Nicholas Clark wrote: > On Thu, Feb 13, 2003 at 04:43:37PM +0100, Leopold Toetsch wrote:
>>Nicholas Clark wrote: >>JIT/i386 uses the stackframe of CGP for its own. When there is a >>sequence of non-JITed functions, JIT code braanches directly into the >>CGP core and executes the CGP ops. Going back to JIT is a asm("ret"), >>which is a new (the 1000th !) opcode. > That sounds hairy. :-)
It's not utterly complex. Though single-stepping through a short program with ddd might be helpful ;-)
> Presumably life.pasm mainly uses ops that already have JIT implementations.
Yep.
> Do you have examples of code that doesn't have many OPs, and "currently" > goes faster on x86 under CGoto rather than JIT? These would be the > interesting ones.
IIRC perl6/examples/life.p6 was slower with JIT. Now JIT wins, but of course mainly due to more JITed opcodes. No I don't have a good test for this.
>>Should I commit it or send to the list first?
> I don't know. Are you confident in it? Does it pass all Parrot's regression > tests?
It passes parrot's, imcc's and perl6 tests, with -g and with -O3.
On Thu, Feb 13, 2003 at 06:34:55PM +0100, Leopold Toetsch wrote: > Nicholas Clark wrote:
> >On Thu, Feb 13, 2003 at 04:43:37PM +0100, Leopold Toetsch wrote: > >>Should I commit it or send to the list first?
> >I don't know. Are you confident in it? Does it pass all Parrot's regression > >tests?

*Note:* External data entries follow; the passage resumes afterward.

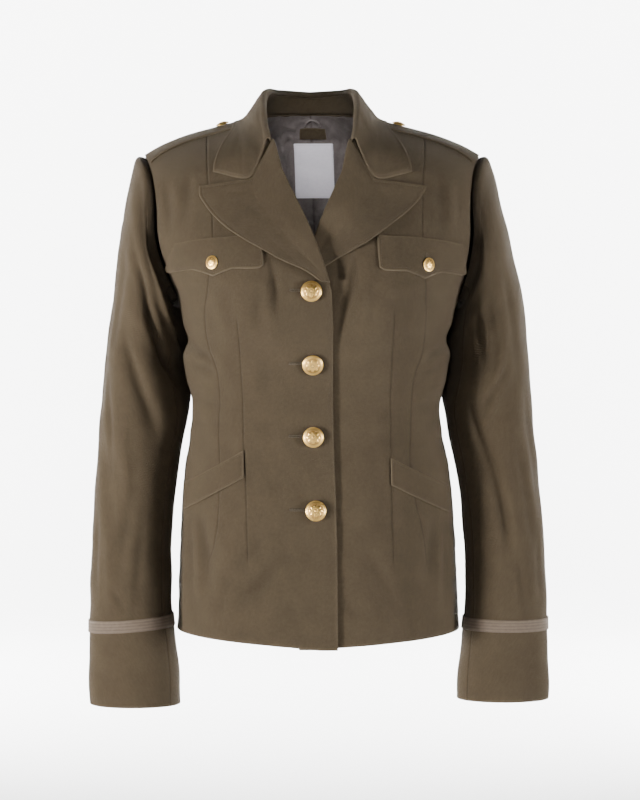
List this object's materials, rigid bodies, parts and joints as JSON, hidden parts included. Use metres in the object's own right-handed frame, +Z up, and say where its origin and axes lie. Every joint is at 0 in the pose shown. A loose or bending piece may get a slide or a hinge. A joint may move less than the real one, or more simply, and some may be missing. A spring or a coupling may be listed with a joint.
{
  "type": "wool jacket",
  "caption": "Tailored single-breasted wool jacket with notched collar, peaked flaps, slanted welts, shoulder straps and braided cuffs, filled out with no wearer.",
  "frame": {"origin": "on the middle line, level with the top of the shoulder beside the neck, where the wearer's shoulders hold the jacket", "axes": "+Z up along the jacket's length, -Y towards the front, +X towards the wearer's left"},
  "size_m": [0.5118, 0.2658, 0.6835],
  "materials": {
    "wool": "olive drab wool twill",
    "lining": "grey-brown satin",
    "braid": "taupe flat braid",
    "brass": "polished gilt",
    "label": "pale woven label"
  },
  "bodies": {
    "root": {"front_right": "wool", "back_right": "wool", "sleeve_top_right": "wool", "sleeve_under_right": "wool", "cuff_braid_right": "braid", "lapel_right": "wool", "chest_flap_right": "wool", "pocket_welt_right": "wool", "shoulder_strap_right": "wool", "lining_back_right": "lining", "flap_button_right": "brass", "strap_button_right": "brass", "front_left": "wool", "back_left": "wool", "sleeve_top_left": "wool", "sleeve_under_left": "wool", "cuff_braid_left": "braid", "lapel_left": "wool", "chest_flap_left": "wool", "pocket_welt_left": "wool", "shoulder_strap_left": "wool", "lining_back_left": "lining", "flap_button_left": "brass", "strap_button_left": "brass", "front_button_1": "brass", "front_button_2": "brass", "front_button_3": "brass", "front_button_4": "brass", "collar_stand": "wool", "collar_leaf": "wool", "neck_patch": "wool", "label": "label", "hanger_loop": "lining"}
  },
  "joints": []
}
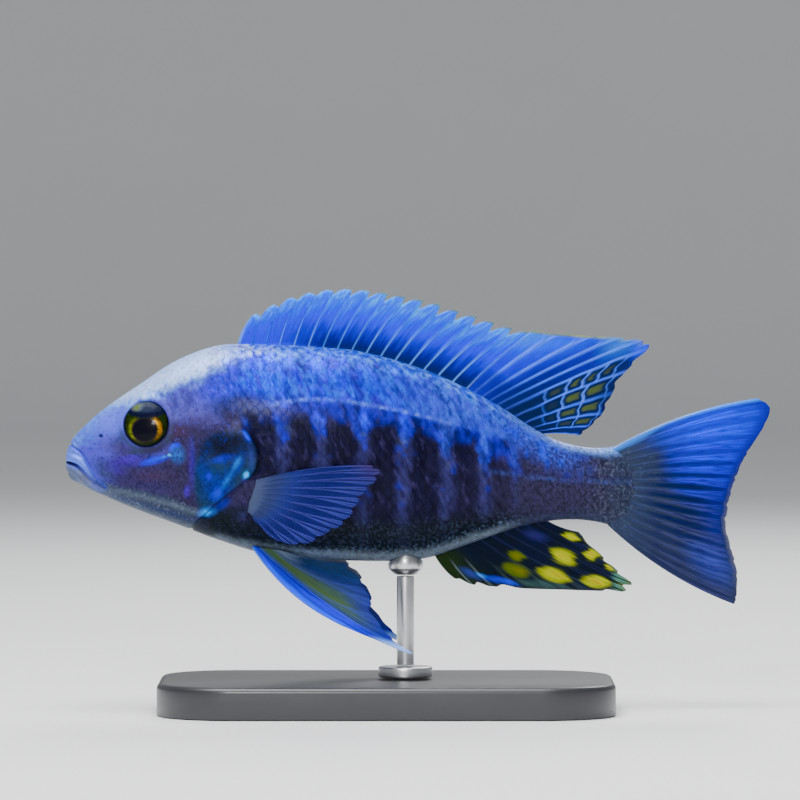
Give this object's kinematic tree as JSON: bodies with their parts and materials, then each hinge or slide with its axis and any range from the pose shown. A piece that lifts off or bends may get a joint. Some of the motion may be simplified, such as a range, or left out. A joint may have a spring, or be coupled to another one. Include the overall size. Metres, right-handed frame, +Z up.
{
  "type": "peacock cichlid model",
  "caption": "Life-size still model of a male peacock cichlid, fins spread, held level by a rod on a plain flat display base.",
  "frame": {"origin": "on the floor under the middle of the model's box, at the underside of the stand's base", "axes": "+X from the snout to the tail, +Y across the body from the left flank to the right one, +Z up"},
  "size_m": [0.13, 0.05, 0.0778],
  "materials": {
    "skin": "satin",
    "gill": "satin, iridescent",
    "lip": "satin",
    "eye": "polished",
    "dorsal": "satin",
    "anal": "satin",
    "tail": "satin",
    "paired": "satin",
    "base": "satin paint",
    "steel": "brushed"
  },
  "bodies": {
    "root": {"head": "skin", "jaw_upper": "lip", "jaw_lower": "lip", "gill_cover_left": "gill", "gill_cover_right": "gill", "torso": "skin", "tail_stalk": "skin", "eye_left": "eye", "eye_right": "eye", "dorsal_fin_spiny": "dorsal", "dorsal_fin_soft": "dorsal", "anal_fin": "anal", "tail_fin": "tail", "pectoral_fin_left": "paired", "pectoral_fin_right": "paired", "pelvic_fin_left": "paired", "pelvic_fin_right": "paired", "stand_base": "base", "stand_foot": "steel", "stand_rod": "steel", "stand_collar": "steel"}
  },
  "joints": []
}
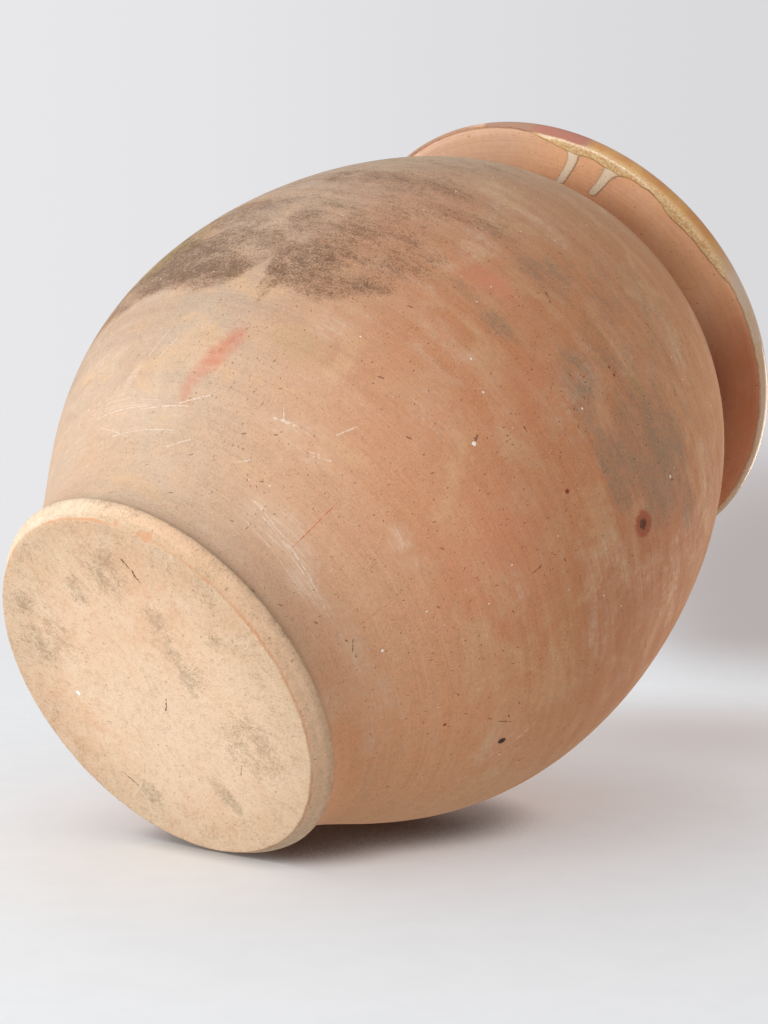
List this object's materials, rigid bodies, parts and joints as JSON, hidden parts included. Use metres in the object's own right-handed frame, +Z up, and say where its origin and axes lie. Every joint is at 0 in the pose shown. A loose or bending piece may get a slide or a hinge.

> It passes parrot's, imcc's and perl6 tests, with -g and with -O3.
I'd suggest committing it, rather than sending it to the list. Unless there are extra comments you'd want to make to the list. But even then, I think it would be better to write them into a design doc (or whatever the correct place is) and just tell the list where to read it from the checkout.